Density function: f(x) = 1/b-a where a is less than or equal to x and b is greater than or equal to x AND f = height of density function
Higher value of density function means observing values in that region is more likely. The probability of a particular continuous outcome = 0
Population mean and standard deviation
Population mean = expected value E(X)
Population standard deviation = variance Var(X)
Random variables
Represented by X, they represent the result of chance outcome. The probability of a random variable = P(X = x)
Binomial variable criteria
Variable has fixed no. of trials, 2 possible outcomes (success or failure), constant probability of success, and trials are independent (e.g. random sample)
Binomial distribution
A discrete distribution represented by X ~ B (n, p) with n = no. of trials and p = probability of success
Binomial probability mass function
P(X = x) = (nCx) ⋅ px ⋅ (1-p)n-x = probability of observing x successes out of n independent trials
nCx = binomial coefficient that counts the no. of ways to arrange x successes in n trials (often represented as a fraction w/o C)
px ⋅ (1-p)n-x = probability of each sequences of x successes in n trials
Binomial distribution mean and variance
Mean = E(X) or μ = np
Variance = Var(X) or σ2 = np(1-p)
Normal distributions
Most common continuous distribution that is completely characterised (and calculated) by mean. It must be symmetric and bell shaped and the measures of centre (mean, mode, median) must be equal.
Normal probability density function
Represented by X ~ N (μ, σ2) with μ = mean and σ2 = variance or standard deviation squared.
Empirical rule
68% of values lie within ± 1 SD of mean
95% of values lie within ± 2 SD of mean
99.7% of values lie within ± 3 SD of mean
Standard normal distribution (z score)
Z ~ N (0,1) = standard normal distribution has mean of 0 and SD of 1. You can convert any random variable into a z-score using z = x - μ divided by σ.
Quantile
An observed value for a given probability statement. Can be applied to normal distributions in statstar.
Point estimation
Single value estimate of a parameter based on sample data e.g. mean μ with x̄
Interval estimate
Confidence intervals that estimate where the true population parameter lies between two values with a certain degree of confidence.
Central limit theorem
Can be applied to any numerical variable with finite population mean and sd which allows us to estimate μ and standard error with distribution of sample mean because we know the sample mean will be approximately normal even if population is skewed (allows for empirical rule). Assumptions:
Population μ = sample mean x̄ (its a unbiased estimate)

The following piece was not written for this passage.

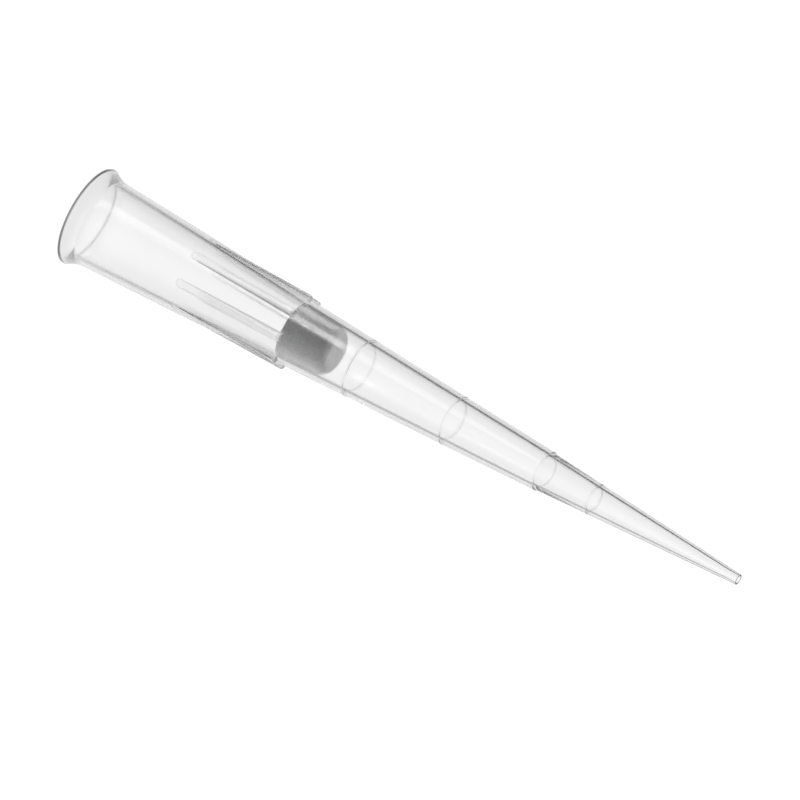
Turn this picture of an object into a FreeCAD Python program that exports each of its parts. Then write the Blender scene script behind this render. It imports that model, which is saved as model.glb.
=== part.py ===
import FreeCAD, Part
import os
import math
import Sketcher

# A filter pipette tip with volume marks at 10, 20, 50 and 100 microlitres.
# Millimetres. It stands on its mouth at z = 0 with +Z along the bore, towards the fine end.

os.makedirs("parts", exist_ok=True)
doc = FreeCAD.newDocument("pipette_tip")

DIMENSIONS = {
    # mouth and lip
    "lip_radius": 3.36,  # outside of the lip, the widest place
    "lip_bore": 3.19,  # inside of the lip
    "lip_round": 0.05,  # rounding of both edges of the lip
    "flare_start": 0.14,  # height at which the flare leaves the lip
    "flare_arc": 2.5,  # radius of both of the flare's curves, hollow outside and round inside
    # outside of the wall, from the mouth up
    "neck_radius": 2.926,
    "neck_height": 1.45,
    "flute_radius": 2.643,  # where the plain neck ends and the ribs begin
    "flute_height": 8.3,
    "cone_radius": 2.235,  # under the ends of the ribs
    "cone_height": 16.2,
    "step_radius": 1.345,  # at the 20 microlitre mark the wall thins
    "step_height": 35.2,
    "step_drop": 0.07,
    "step_slope": 0.25,
    "end_radius": 0.355,
    "tip_length": 50.0,
    # bore, from the mouth up
    "throat_radius": 2.60,  # widest place of the nozzle socket
    "throat_height": 0.91,
    "socket_radius": 1.857,  # narrow end of the socket's taper
    "socket_height": 15.5,
    "bore_radius": 1.03,  # bore at the 20 microlitre mark
    "fine_radius": 0.775,  # bore at the 10 microlitre mark
    "orifice_radius": 0.25,
    "orifice_length": 0.8,  # straight run before the outlet
    # ribs
    "rib_count": 8,
    "rib_width": 0.6,
    "rib_radius": 2.62,  # top of a rib, parallel to the axis, so that it rises out of the taper
    "rib_bury": 0.22,  # how deep a rib's root lies in the wall
    "rib_round": 0.12,  # outer corner at the rib's end
    "rib_fillet": 0.08,  # inner corner at the rib's end
    # volume marks, as heights above the mouth
    "mark_ten": 39.06,
    "mark_twenty": 35.2,
    "mark_fifty": 28.26,
    "mark_hundred": 21.05,
    "mark_width": 0.12,
    "mark_rise": 0.025,
    # filter plug
    "filter_start": 15.86,
    "filter_end": 19.25,
    "filter_chamfer": 0.1,
    "filter_soft": 0.4,  # size of the soft edge at the end that points to the outlet
    "filter_arc": 0.42,  # its radius, a little more, so that it leaves the bore at once
}


class Size:
    """A number from the sheet together with the expression that binds a sketch to it."""

    def __init__(self, value, text):
        self.value, self.text = value, text

    def join(self, other, sign, value):
        return Size(value, f"({self.text} {sign} {getattr(other, 'text', other)})")

    def __add__(self, other):
        return self.join(other, "+", self.value + getattr(other, "value", other))

    def __sub__(self, other):
        return self.join(other, "-", self.value - getattr(other, "value", other))

    def __mul__(self, other):
        return self.join(other, "*", self.value * getattr(other, "value", other))

    def __truediv__(self, other):
        return self.join(other, "/", self.value / getattr(other, "value", other))


def dimension_sheet():
    """Writes every dimension into a sheet, one row each, and returns them as bound sizes."""
    sheet = doc.addObject("Spreadsheet::Sheet", "Dims")
    sheet.Label = "Dims"
    sizes = {}
    for row, (word, number) in enumerate(DIMENSIONS.items(), start=1):
        sheet.set(f"A{row}", word)
        sheet.set(f"B{row}", str(number))
        sheet.setAlias(f"B{row}", word)
        sizes[word] = Size(number, f"Dims.{word}")
    doc.recompute()
    return sizes


D = dimension_sheet()
ON_AXIS = Size(0.0, "0")


def between(low, high, height):
    """Radius at a height on the straight line between two (radius, height) points."""
    return low[0] + (height - low[1]) * (high[0] - low[0]) / (high[1] - low[1])


NECK_END = (D["flute_radius"], D["flute_height"])
CONE_FOOT = (D["cone_radius"], D["cone_height"])
STEP_FOOT = (D["step_radius"], D["step_height"])
STEP_TOP = (D["step_radius"] - D["step_drop"], D["step_height"] + D["step_slope"])
FINE_END = (D["end_radius"], D["tip_length"])
SOCKET_END = (D["socket_radius"], D["socket_height"])
BORE_STEP = (D["bore_radius"], D["step_height"])


def new_body(name):
    body = doc.addObject("PartDesign::Body", name)
    body.Label = name
    body.Placement = FreeCAD.Placement()
    return body


def origin_feature(body, role):
    for feature in body.Origin.OriginFeatures:
        if feature.Role == role:
            return feature
    raise RuntimeError(f"{body.Name} has no {role}")


def edge(start, end, arc):
    """A straight edge, or an arc given as (radius, "round" or "hollow").

    An outline runs anticlockwise and so does every arc, so a hollow one is drawn backwards.
    """
    a = FreeCAD.Vector(start[0].value, start[1].value, 0)
    b = FreeCAD.Vector(end[0].value, end[1].value, 0)
    if arc is None:
        return Part.LineSegment(a, b)
    radius, kind = arc
    if kind == "hollow":
        a, b = b, a
    chord = b - a
    rise = radius.value - math.sqrt(radius.value**2 - (chord.Length / 2) ** 2)
    outward = FreeCAD.Vector(chord.y, -chord.x, 0).normalize()
    return Part.Arc(a, (a + b) / 2 + outward * rise, b)


def bind(sketch, constraint, size):
    index = sketch.addConstraint(constraint)
    name = f"size_{index}"
    sketch.renameConstraint(index, name)
    sketch.setExpression(f"Constraints.{name}", size.text)


def radial_sketch(body, name, corners, arcs=None):
    """A closed outline in the XZ plane; every corner is a (radius, height) bound to the sheet."""
    arcs = arcs or {}
    sketch = body.newObject("Sketcher::SketchObject", name)
    sketch.AttachmentSupport = [(origin_feature(body, "XZ_Plane"), "")]
    sketch.MapMode = "FlatFace"
    count = len(corners)
    backwards = {i for i, (_, kind) in arcs.items() if kind == "hollow"}
    for i, corner in enumerate(corners):
        sketch.addGeometry(edge(corner, corners[(i + 1) % count], arcs.get(i)), False)
    for i, corner in enumerate(corners):
        before = (i - 1) % count
        start, end = (2 if i in backwards else 1), (1 if before in backwards else 2)
        sketch.addConstraint(Sketcher.Constraint("Coincident", before, end, i, start))
        for kind, size, axis in (("DistanceX", corner[0], -2), ("DistanceY", corner[1], -1)):
            if size is ON_AXIS:
                sketch.addConstraint(Sketcher.Constraint("PointOnObject", i, start, axis))
            else:
                bind(sketch, Sketcher.Constraint(kind, -1, 1, i, start, size.value), size)
    for i, (radius, _) in arcs.items():
        bind(sketch, Sketcher.Constraint("Radius", i, radius.value), radius)
    doc.recompute()
    return sketch


def revolve(body, sketch, name):
    feature = body.newObject("PartDesign::Revolution", name)
    feature.Profile = sketch
    feature.ReferenceAxis = (sketch, ["V_Axis"])
    feature.Angle = 360.0
    doc.recompute()
    return feature


def wall(body):
    """The tapered tube with its flared mouth, turned in one piece."""
    lip, bore, edge_round = D["lip_radius"], D["lip_bore"], D["lip_round"]
    corners = [
        (bore + edge_round, ON_AXIS),
        (lip - edge_round, ON_AXIS),
        (lip, edge_round),
        (lip, D["flare_start"]),
        (D["neck_radius"], D["neck_height"]),
        NECK_END,
        CONE_FOOT,
        STEP_FOOT,
        STEP_TOP,
        FINE_END,
        (D["orifice_radius"], D["tip_length"]),
        (D["orifice_radius"], D["tip_length"] - D["orifice_length"]),
        (D["fine_radius"], D["mark_ten"]),
        BORE_STEP,
        SOCKET_END,
        (D["throat_radius"], D["throat_height"]),
        (bore, edge_round),
    ]
    last = len(corners) - 1
    arcs = {
        1: (edge_round, "round"),
        3: (D["flare_arc"], "hollow"),
        last - 1: (D["flare_arc"], "round"),
        last: (edge_round, "round"),
    }
    return revolve(body, radial_sketch(body, "wall_outline", corners, arcs), "wall")


def ribs(body):
    """Straight ribs that rise out of the neck's taper and end together in a shoulder."""
    root = D["rib_bury"]
    start = D["flute_height"] - root
    end = D["cone_height"]
    foot = D["cone_radius"]
    corners = [
        (D["rib_radius"] - root, start),
        (D["rib_radius"], start),
        (D["rib_radius"], end - D["rib_round"]),
        (D["rib_radius"] - D["rib_round"], end),
        (foot + D["rib_fillet"], end),
        (foot, end + D["rib_fillet"]),
        (foot - root, end + D["rib_fillet"]),
    ]
    arcs = {2: (D["rib_round"], "round"), 4: (D["rib_fillet"], "hollow")}
    sketch = radial_sketch(body, "rib_outline", corners, arcs)
    pad = body.newObject("PartDesign::Pad", "rib")
    pad.Profile = sketch
    pad.Midplane = True
    pad.setExpression("Length", "Dims.rib_width")
    doc.recompute()
    pattern = body.newObject("PartDesign::PolarPattern", "rib_pattern")
    pattern.Originals = [pad]
    pattern.Axis = (origin_feature(body, "Z_Axis"), [""])
    pattern.Angle = 360.0
    pattern.setExpression("Occurrences", "Dims.rib_count")
    body.Tip = pattern
    doc.recompute()


def mark(body, name, low, high):
    """A fine raised line round the outside at one volume; low and high are the wall's ends there."""
    height, half = D[name], D["mark_width"] / 2
    corners = [
        (between(low, high, height) - D["mark_width"], height - half),
        (between(low, high, height - half), height - half),
        (between(low, high, height) + D["mark_rise"], height),
        (between(low, high, height + half), height + half),
        (between(low, high, height) - D["mark_width"], height + half),
    ]
    return revolve(body, radial_sketch(body, f"{name}_outline", corners), name)


def tip_body():
    body = new_body("tip_body")
    wall(body)
    ribs(body)
    mark(body, "mark_hundred", CONE_FOOT, STEP_FOOT)
    mark(body, "mark_fifty", CONE_FOOT, STEP_FOOT)
    mark(body, "mark_twenty", CONE_FOOT, STEP_FOOT)
    mark(body, "mark_ten", STEP_TOP, FINE_END)
    return body


def filter_plug():
    """The porous plug, pressed into the bore just past the socket and touching it all round."""
    body = new_body("filter_plug")
    start, end, chamfer, soft = (D[f"filter_{word}"] for word in ("start", "end", "chamfer", "soft"))
    wide = between(SOCKET_END, BORE_STEP, start + chamfer)
    narrow = between(SOCKET_END, BORE_STEP, end - soft)
    corners = [
        (ON_AXIS, start),
        (wide - chamfer, start),
        (wide, start + chamfer),
        (narrow, end - soft),
        (narrow - soft, end),
        (ON_AXIS, end),
    ]
    revolve(body, radial_sketch(body, "plug_outline", corners, {3: (D["filter_arc"], "round")}), "plug")
    return body


def check_and_export(bodies):
    for item in doc.Objects:
        if {"Invalid", "Error"} & set(item.State):
            raise RuntimeError(f"{item.Name} is {item.State}")
    for body in bodies:
        shape = body.Shape
        if shape.isNull() or not shape.isValid() or len(shape.Solids) != 1:
            raise RuntimeError(f"{body.Label} is not one sound solid")
        shape.exportStep(os.path.join("parts", f"{body.Label}.step"))
        print(body.Label, "volume", round(shape.Volume, 4), "mm3")


pieces = [tip_body(), filter_plug()]
doc.recompute()
check_and_export(pieces)
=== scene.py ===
# %% [markdown]
# # A clear filter tip for a pipette
#
# The object is two pieces of plastic. One is a slender clear tip, moulded in one shot: a flared mouth, a
# socket for the pipette's nozzle, eight straight ribs that end in a shoulder, four fine rings that mark
# volumes, and a long cone to a small hole. The other is a short grey plug of porous plastic, pressed into the
# bore, which stops droplets from reaching the pipette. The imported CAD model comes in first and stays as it
# is, because every piece made here takes its place from it.

# %% Load the CAD model as the fixed frame
import math

import bmesh
import bpy
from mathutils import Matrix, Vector


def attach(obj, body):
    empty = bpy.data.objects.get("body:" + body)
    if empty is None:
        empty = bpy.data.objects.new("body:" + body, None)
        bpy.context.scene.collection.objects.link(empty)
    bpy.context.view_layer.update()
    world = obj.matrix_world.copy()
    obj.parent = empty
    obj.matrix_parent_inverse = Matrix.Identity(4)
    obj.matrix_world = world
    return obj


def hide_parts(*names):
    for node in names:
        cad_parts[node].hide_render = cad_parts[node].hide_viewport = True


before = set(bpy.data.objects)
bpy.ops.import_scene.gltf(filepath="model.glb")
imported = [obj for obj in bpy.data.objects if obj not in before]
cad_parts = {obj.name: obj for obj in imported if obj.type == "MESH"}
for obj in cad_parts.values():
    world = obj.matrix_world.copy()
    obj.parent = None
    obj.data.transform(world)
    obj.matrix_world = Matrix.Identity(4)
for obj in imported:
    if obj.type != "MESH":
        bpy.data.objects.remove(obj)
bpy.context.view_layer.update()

MM = 0.001

# %% [markdown]
# ## Small tools for edit mode
#
# By hand, one clicks the vertices to change and then presses a key. In a script the click becomes a rule,
# such as "every vertex at this height", so one helper turns such a rule into a selection. An operator acts on
# all that is selected, and loading the model leaves it selected, so each new piece starts from an empty
# selection.

# %% Helpers: a clean start, a rule as a selection, a finished piece
HAIR = 1e-6  # one thousandth of a millimetre: closer than this counts as the same place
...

Standard error = σ / √n as we increase sample size the standard error decreases → more precise μ estimates
Sample sizes >30 will be approximately normally distributed even if X isn’t
Hypothesis test steps
Null and alternative hypothesis = H0: no effect/no relationship e.g. μ = μ HA: difference/relationship μ ≠ μ
Test statistic =. summarise difference between means/values
Determine null distribution = distribution of test statistic assuming H0 is true
P-value = probability of getting the test statistic or more extreme
Decision = p < significance level (e.g. 0.05) → reject H0 or vice versa
Conclusions = reject or fail to reject null hypothesis due to evidence (p-value)
*check assumptions: differ depending on test
Confidence intervals
Formula = sample mean ± multiplier x margin of error. Multiplier changes based on confidence. Can be used as an alternate to hypothesis testing e.g. whether or not the μ is in the confidence interval.
Z-test
Uses z scores and the empirical rule to make inferences on p-values and confidence internals. Follows same hypothesis test except the test-statistic is a z-score,
Two-tailed vs one-tailed hypothesis test
One tailed = checks difference in one direction e.g. greater than or less than
Two tailed = checks difference in both directions e.g. greater than and less than
Margin of error
z score x σ / √n
As you increase sample size the ME gets smaller, width of CI represents 2 x ME meaning as you increase confidence the ME and CI increases.
Q-Q normal quantile plot
A method of assessing normality by plotting observed data and theoretical quantiles from a normal distribution. If data is normally distributed then the points should approximate a straight line. If there is a clear curve or S shape then that indicates it may not be normally distributed.